Gov. Chris Sununu hopes to have a new corrections commissioner confirmed before William Wrenn leaves the top post in early November.

Wrenn’s last day on the job is Nov. 9. At that time, Assistant Commissioner Helen Hanks will assume Wrenn’s duties and responsibilities on an interim basis if a new commissioner has not yet been chosen. Sununu’s nominee must be confirmed by the five-member Executive Council.

“We intend to appoint someone before Commissioner Wrenn retires,” Sununu spokesman Benjamin Vihstadt said in a statement to the Monitor. “In the event there is a vacancy, Helen Hanks would step in as acting commissioner as dictated by law.”

Sununu’s office has not given any hints about a prospective nominee. Vihstadt said previously that Sununu’s “primary focus in filling any vacancy is finding the candidate who will do the best job for the people of New Hampshire.”

The powers and duties of the commissioner are established by state law. The commissioner, who reports to the governor, oversees a $251 million two-year budget, as well as day-to-day operations at the state’s three prisons, probation offices and transitional housing units.

Wrenn was appointed to the position in 2005, prompting his retirement from the Hampton Police Department after 31 years. He has since served three four-year terms as corrections commissioner. He announced in August that he would not be seeking a fourth term.

“When I accepted this appointment, I made a commitment to do my best to set a proper direction for the Agency and to help to instill a sense of pride in the work we do,” Wrenn wrote in his resignation letter to Sununu in mid-August. “I believe our work record reflects that we have raised the bar by always demanding that we strive for excellence. It is now time for me to pass on the baton to the next person to continue building upon all that we have accomplished.”

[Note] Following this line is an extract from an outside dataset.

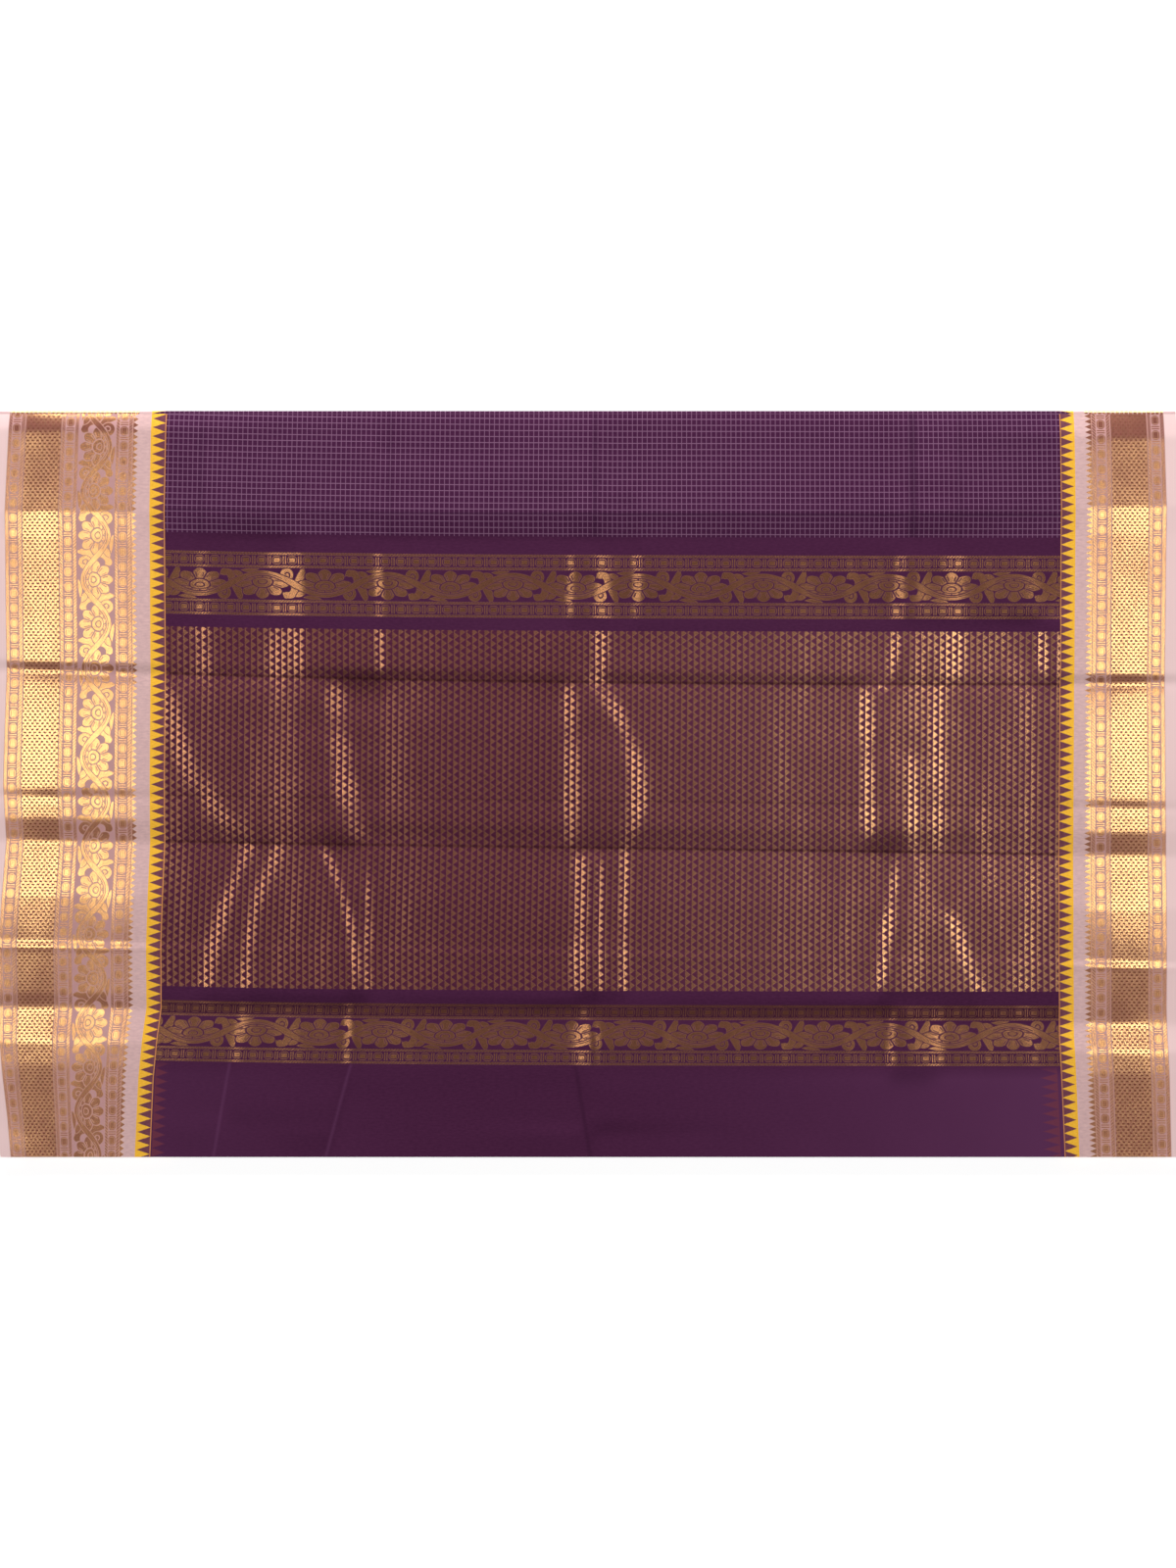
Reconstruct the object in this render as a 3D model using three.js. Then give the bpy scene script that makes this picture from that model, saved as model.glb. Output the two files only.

Through corrections spokesman Jeff Lyons, Wrenn has declined interview requests from the Monitor. Lyons said Wrenn is not interested in doing any sit-down interviews reflecting on his time as commissioner. Wrenn has not said publicly why he is leaving or what his plans are after November.

Wrenn earned $125,554 in salary in 2016, and $99,042 in pension from the New Hampshire Retirement System, according to public records.